Weeks of searching for modern deterministic password generator, so many ambitious projects exist halfdone, outdated or abandoned (Vault, Oneshallpass.com, Saltthepass.com, PwdHash, PassHash, Vpass, PasswordGen, ShaPasswords, PasswordGenerator2, Hash0, Plevyak's DPG, BPasswd2, SecurePasswords, Passwordly + every related extension from Chrome Webstore, Mozilla addons and Github repositories), and here comes promising MasterPassword with someone passionate about security behind. At last!

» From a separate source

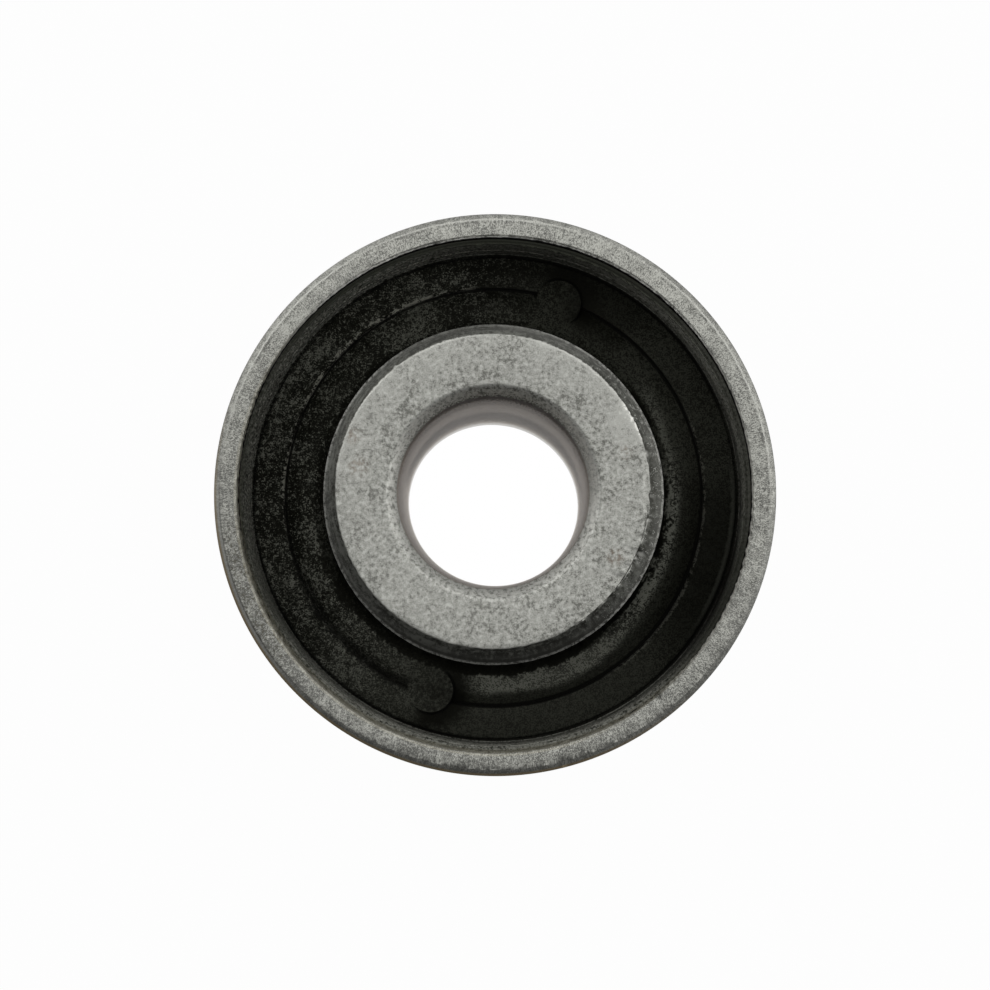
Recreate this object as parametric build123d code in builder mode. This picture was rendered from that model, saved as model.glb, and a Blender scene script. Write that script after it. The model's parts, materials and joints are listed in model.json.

Maarten, the one and only question is when MasterPassword will be implemented as single HTML+JS like solutions mentioned above, even cut to a known degree? You know, to upload it here and there and use quickly in untrusted environments like third-party machines of e-cafes, passenger terminals, dangerous places abroad (journo trips to warzones as example), i.e. when Keepass autofill is not available, device is stolen or discharged. Oh, it would load off one's mind beyond belief.
If you're looking for Scrypt on JS, there's async library, already integrated in Minilock. As for SHA256 and HMAC, there is tiny and fast library made by the same developer, let alone Asmcrypto and SJCL.